# FTF or I should say failure to lock.



## berreez (Dec 29, 2010)

Went to the range last night and fired a few rounds out of my Kimber 45 ACP. I found while firing; the slide would go forward but not completely lock into battery. It was just short of going into full battery but I couldn’t get it to go forward or eject the round unless I removed the magazine. 
I took a few of the rounds home and checked them. They fit inside the 45 ACP gauge and I when I mic’ed them they were at of just under 1.270 COL, but some were 1.265 COL.
What would cause this? Could the rounds be to short or could it have been the springs in the magazines are getting weak?
I’ve made up about 400 rounds and I don’t want this to happen when I’m competing. I’m using LSWC if that might make a difference.


----------



## k4swb (Jul 11, 2009)

Once upon a time I got a couple of bad batches of plated bullets from two different mfgs. Some of the bullets were slightly oversized and out of round. I didn't catch this until I had a few thousand loaded and had one gun that acted just like yours. Just wouldn't quite go into battery on some rounds.

I didn't really want to sort through all of the rounds and pull the bullets to throw away since it appeared to be a significant abount so I purchased a Lee FCD. This was not something I wanted to do either but it looked to be the less troublesome option. I proceeded to run all the rounds through the FCD and while most had no contact with the resize ring there were quite a few that did, not much and not all the way round the case but it was just enough to get the rounds to chamber perfectly.

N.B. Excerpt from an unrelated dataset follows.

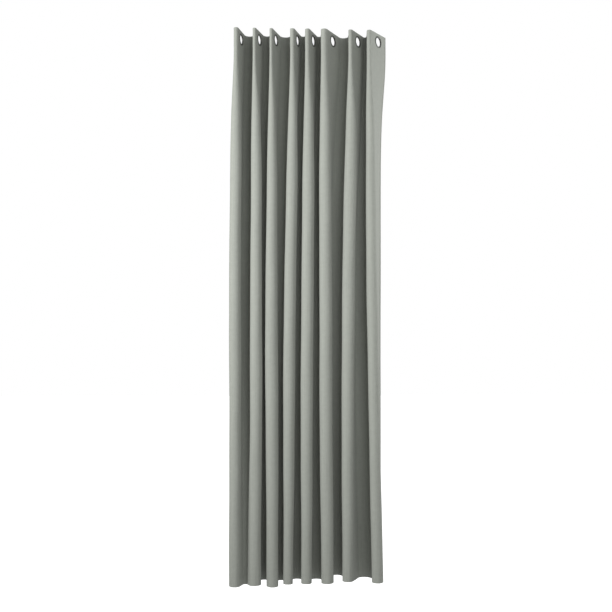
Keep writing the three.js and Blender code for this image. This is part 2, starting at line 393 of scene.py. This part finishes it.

A lot of people don't like the Lee FCD and I can understand why *THEY* don't but it was a real time/money saver for me and I still use it. Most of the time it never touches the round except to taper crimp the case but there are times I feel it just kiss the case and when it does, I know that round may have caused a problem.


----------



## Overkill0084 (Nov 28, 2010)

I had the same problem with my SA Trophy match. It wouldn't cycle the last 1/4" into battery. I was able to whack it into battery by hand, but target sights are sharper than you'd think... I was shooting 230gr Missouri Bullets. When I used the barrel to check the rds, they had to be pushed in. I was using Hornady dies that were set for a mild crimp. I had shot nearly 500 rds of these bullets w/o incident up to that point. A friend recommended the Lee Factory Crimp Die and an 18.5lb spring. The die fixed the problem. The spring may or may not have helped, but it didn't hurt. I figure that slamming the door shut a little harder couldn't hurt.
The FCD doesn't feel like it's doing much, but it makes a huge difference. With jacketed bullets, it's probably unecessary most of the time, but cast bullets are usually bigger around. 
Oh, I didn't mention that this problem decided start during a bowling pin match, fun stuff.


----------



## DJ Niner (Oct 3, 2006)

berreez said:


> Went to the range last night and fired a few rounds out of my Kimber 45 ACP. I found while firing; the slide would go forward but not completely lock into battery. It was just short of going into full battery but I couldn't get it to go forward or eject the round unless I removed the magazine.
> I took a few of the rounds home and checked them. They fit inside the 45 ACP gauge and I when I mic'ed them they were at of just under 1.270 COL, but some were 1.265 COL.
> What would cause this? Could the rounds be to short or could it have been the springs in the magazines are getting weak?
> I've made up about 400 rounds and I don't want this to happen when I'm competing. I'm using LSWC if that might make a difference.


A couple of possibilities:

- The bullet profile is allowing contact with the rifling even though the OAL being used is within specs.

- The case mouths were not expanded enough on some rounds, and when the bullet was seated, a small piece of lead was scraped up by the edge of the case mouth and is interfering with full-depth seating of the round in the chamber.

- The primers on some rounds are not seated flush or below-flush with the base of the case (known as a "high primer").

To check for the first two problems, disassemble your pistol and use the chamber end of the barrel as your gauge. Point the barrel down, and drop each round into the chamber, one after the other. When you drop the round in, you should hear a sold metallic "tink" as it bottoms-out in the chamber, and the base of the rim should be flush with, or slightly below, the end of the barrel hood. If you hear a non-metallic thud (or it just drops into place with very little noise, like it got stuck between two books), or the rim is sticking out past the edge of the barrel hood, then the bullet is seated too long or there is a shaving of lead preventing the cartridge from fully chambering. If you still have a few of the rounds you extracted from the jammed pistol on the previous range trip, you can check for rifling marks on the edge of the bullet just in front of the case mouth (looks like little uniformly-spaced dents, of the same number that your barrel has rifling grooves), or shaved lead on a portion of the edge of the case mouth.

For the high primers, use a straightedge (like a metal ruler/scale or machinist's square) laid along the base of the cartridge to see if the primer is not fully seated. If you gently swipe the straightedge across the base of the case, and it hits the edge of the primer at all, the primer is not fully seated in the primer pocket. DO NOT ATTEMPT TO RE-SEAT A LIVE PRIMER ON A LOADED ROUND OF AMMUNITION! This is very dangerous, and virtually all reloading manuals caution against it. If you don't have a bullet puller to safely disassemble the rounds, scrap them.


----------